* Challenge: Transcribe, exactly as they appear, the line that contains "build_tube(parts, cutter, steel)", the line that contains "obj.matrix_parent_inverse = Matrix.Identity(4)", and every line in between, and nothing else.

•••

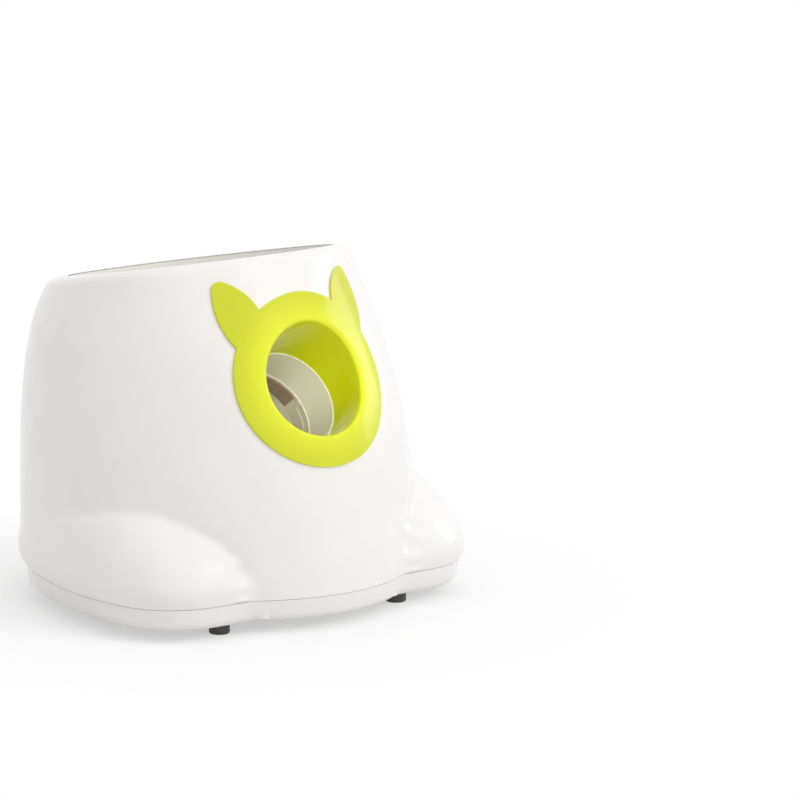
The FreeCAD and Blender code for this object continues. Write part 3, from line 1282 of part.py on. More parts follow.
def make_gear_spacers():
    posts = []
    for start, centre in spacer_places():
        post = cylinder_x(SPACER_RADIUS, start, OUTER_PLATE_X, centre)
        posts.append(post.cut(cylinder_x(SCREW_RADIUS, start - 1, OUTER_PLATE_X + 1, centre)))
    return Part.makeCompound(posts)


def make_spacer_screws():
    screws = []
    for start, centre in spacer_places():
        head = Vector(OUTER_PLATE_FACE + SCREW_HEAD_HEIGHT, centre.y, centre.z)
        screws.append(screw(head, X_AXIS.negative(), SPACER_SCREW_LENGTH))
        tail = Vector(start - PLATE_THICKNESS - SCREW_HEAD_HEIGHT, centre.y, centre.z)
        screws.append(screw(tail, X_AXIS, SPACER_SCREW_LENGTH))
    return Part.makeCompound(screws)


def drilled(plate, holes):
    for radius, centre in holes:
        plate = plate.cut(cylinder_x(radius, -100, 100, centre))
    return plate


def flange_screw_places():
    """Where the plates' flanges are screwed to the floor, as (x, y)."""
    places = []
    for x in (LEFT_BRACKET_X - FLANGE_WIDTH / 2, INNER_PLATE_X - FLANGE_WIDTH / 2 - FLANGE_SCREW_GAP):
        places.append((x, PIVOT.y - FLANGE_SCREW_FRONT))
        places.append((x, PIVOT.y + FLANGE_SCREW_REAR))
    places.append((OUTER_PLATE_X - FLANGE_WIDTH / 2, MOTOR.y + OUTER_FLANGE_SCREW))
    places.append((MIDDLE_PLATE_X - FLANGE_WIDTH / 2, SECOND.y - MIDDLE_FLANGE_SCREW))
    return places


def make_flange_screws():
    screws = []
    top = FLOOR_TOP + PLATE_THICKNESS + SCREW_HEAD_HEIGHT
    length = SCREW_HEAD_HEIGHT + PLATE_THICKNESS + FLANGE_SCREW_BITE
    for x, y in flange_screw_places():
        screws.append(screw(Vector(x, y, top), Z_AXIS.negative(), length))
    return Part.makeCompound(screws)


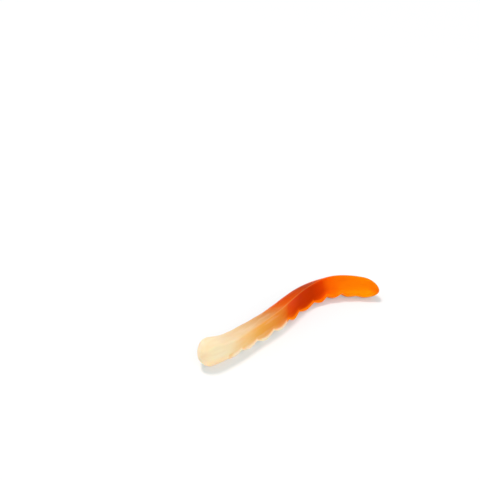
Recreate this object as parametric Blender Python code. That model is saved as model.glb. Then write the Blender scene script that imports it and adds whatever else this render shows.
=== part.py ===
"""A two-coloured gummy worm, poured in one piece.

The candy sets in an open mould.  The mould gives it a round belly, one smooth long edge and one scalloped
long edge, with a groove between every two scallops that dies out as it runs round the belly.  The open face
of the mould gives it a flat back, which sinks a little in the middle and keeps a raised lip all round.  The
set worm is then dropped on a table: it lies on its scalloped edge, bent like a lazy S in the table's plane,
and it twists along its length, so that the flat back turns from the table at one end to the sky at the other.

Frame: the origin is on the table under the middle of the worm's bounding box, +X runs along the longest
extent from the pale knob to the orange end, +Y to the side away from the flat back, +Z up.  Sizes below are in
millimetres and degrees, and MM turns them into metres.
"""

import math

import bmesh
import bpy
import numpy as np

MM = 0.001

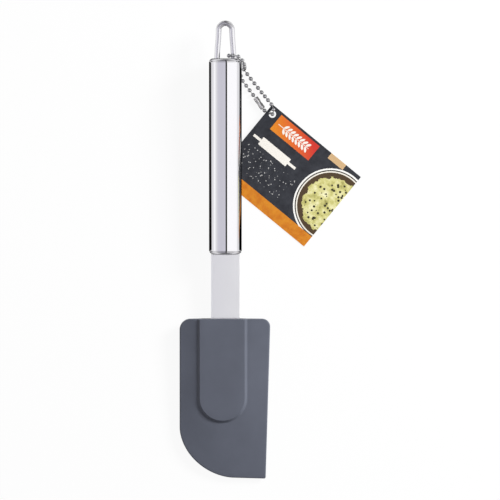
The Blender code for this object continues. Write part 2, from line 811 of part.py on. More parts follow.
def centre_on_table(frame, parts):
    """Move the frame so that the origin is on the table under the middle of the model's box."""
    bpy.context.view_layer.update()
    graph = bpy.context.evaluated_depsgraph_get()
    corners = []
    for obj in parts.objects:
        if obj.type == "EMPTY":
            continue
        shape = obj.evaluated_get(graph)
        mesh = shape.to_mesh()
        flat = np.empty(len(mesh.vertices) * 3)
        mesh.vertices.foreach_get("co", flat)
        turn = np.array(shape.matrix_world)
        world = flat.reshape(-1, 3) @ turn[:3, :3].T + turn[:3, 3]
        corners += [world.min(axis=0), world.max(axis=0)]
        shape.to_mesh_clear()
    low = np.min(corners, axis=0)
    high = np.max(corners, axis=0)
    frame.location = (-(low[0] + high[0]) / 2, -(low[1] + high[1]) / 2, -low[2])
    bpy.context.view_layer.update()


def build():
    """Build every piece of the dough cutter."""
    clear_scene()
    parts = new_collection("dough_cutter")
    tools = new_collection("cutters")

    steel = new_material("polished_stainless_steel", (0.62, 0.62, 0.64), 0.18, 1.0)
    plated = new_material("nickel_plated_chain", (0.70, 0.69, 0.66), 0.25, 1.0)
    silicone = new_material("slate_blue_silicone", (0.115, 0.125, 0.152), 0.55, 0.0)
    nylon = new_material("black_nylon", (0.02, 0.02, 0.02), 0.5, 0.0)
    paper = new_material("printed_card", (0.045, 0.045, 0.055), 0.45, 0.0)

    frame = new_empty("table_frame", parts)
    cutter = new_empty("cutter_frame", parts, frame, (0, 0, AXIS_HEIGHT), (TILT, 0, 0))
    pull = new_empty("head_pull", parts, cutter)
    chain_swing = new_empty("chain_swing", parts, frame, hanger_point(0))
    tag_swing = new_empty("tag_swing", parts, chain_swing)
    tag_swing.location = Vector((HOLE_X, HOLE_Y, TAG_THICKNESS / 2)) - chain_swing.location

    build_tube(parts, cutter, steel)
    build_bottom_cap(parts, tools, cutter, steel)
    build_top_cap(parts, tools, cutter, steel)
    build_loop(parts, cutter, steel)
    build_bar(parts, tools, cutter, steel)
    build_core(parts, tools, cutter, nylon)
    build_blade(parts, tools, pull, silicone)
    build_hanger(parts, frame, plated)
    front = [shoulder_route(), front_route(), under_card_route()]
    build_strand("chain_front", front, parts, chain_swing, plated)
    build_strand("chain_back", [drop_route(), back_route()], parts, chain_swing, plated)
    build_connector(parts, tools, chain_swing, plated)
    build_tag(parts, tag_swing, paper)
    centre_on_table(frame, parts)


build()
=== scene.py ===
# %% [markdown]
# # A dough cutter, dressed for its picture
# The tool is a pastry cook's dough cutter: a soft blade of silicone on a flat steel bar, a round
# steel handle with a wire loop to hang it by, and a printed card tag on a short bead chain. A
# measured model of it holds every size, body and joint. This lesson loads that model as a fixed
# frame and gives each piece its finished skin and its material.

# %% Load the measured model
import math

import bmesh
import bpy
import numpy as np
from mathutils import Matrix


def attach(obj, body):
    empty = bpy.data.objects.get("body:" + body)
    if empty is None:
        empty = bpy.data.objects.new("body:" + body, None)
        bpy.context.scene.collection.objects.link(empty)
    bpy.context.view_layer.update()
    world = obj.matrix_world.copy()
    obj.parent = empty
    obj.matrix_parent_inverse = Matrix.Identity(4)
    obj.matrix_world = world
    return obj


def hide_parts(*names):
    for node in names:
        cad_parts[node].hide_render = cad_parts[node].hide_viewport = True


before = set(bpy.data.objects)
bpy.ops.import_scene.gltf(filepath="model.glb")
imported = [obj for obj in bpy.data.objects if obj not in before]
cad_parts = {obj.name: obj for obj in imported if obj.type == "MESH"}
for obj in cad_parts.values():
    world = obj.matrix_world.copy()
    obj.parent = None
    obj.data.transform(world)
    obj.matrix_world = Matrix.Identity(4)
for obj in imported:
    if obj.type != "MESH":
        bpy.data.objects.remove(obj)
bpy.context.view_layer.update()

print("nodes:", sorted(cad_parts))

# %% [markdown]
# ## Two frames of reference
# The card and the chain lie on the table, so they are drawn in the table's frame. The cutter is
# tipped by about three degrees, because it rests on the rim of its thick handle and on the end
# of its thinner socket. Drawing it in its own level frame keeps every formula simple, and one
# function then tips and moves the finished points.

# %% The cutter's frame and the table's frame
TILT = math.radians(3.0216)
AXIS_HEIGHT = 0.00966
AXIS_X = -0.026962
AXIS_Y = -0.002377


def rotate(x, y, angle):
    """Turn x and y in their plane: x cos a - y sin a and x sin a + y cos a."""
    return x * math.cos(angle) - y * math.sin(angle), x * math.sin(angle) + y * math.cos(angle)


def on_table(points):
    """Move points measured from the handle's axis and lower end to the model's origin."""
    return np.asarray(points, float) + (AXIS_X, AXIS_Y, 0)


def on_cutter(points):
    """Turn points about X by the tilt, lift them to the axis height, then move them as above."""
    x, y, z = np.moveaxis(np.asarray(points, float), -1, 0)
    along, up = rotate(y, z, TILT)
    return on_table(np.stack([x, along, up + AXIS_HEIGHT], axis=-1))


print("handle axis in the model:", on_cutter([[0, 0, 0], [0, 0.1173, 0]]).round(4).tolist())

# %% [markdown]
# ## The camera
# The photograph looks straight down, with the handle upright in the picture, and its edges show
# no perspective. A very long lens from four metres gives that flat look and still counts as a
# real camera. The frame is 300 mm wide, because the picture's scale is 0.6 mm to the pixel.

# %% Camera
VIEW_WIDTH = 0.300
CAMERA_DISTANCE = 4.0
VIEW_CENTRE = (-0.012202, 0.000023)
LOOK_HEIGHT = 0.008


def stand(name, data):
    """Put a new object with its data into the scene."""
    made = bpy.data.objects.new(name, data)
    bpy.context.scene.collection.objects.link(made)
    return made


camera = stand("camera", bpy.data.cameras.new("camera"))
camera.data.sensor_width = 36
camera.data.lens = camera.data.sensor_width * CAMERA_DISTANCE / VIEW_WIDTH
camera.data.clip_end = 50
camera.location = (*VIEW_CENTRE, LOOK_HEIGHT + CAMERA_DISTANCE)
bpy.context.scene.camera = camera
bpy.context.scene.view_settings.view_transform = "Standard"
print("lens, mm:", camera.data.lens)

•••

* Answer in full:
    build_tube(parts, cutter, steel)
    build_bottom_cap(parts, tools, cutter, steel)
    build_top_cap(parts, tools, cutter, steel)
    build_loop(parts, cutter, steel)
    build_bar(parts, tools, cutter, steel)
    build_core(parts, tools, cutter, nylon)
    build_blade(parts, tools, pull, silicone)
    build_hanger(parts, frame, plated)
    front = [shoulder_route(), front_route(), under_card_route()]
    build_strand("chain_front", front, parts, chain_swing, plated)
    build_strand("chain_back", [drop_route(), back_route()], parts, chain_swing, plated)
    build_connector(parts, tools, chain_swing, plated)
    build_tag(parts, tag_swing, paper)
    centre_on_table(frame, parts)


build()
=== scene.py ===
# %% [markdown]
# # A dough cutter, dressed for its picture
# The tool is a pastry cook's dough cutter: a soft blade of silicone on a flat steel bar, a round
# steel handle with a wire loop to hang it by, and a printed card tag on a short bead chain. A
# measured model of it holds every size, body and joint. This lesson loads that model as a fixed
# frame and gives each piece its finished skin and its material.

# %% Load the measured model
import math

import bmesh
import bpy
import numpy as np
from mathutils import Matrix


def attach(obj, body):
    empty = bpy.data.objects.get("body:" + body)
    if empty is None:
        empty = bpy.data.objects.new("body:" + body, None)
        bpy.context.scene.collection.objects.link(empty)
    bpy.context.view_layer.update()
    world = obj.matrix_world.copy()
    obj.parent = empty
    obj.matrix_parent_inverse = Matrix.Identity(4)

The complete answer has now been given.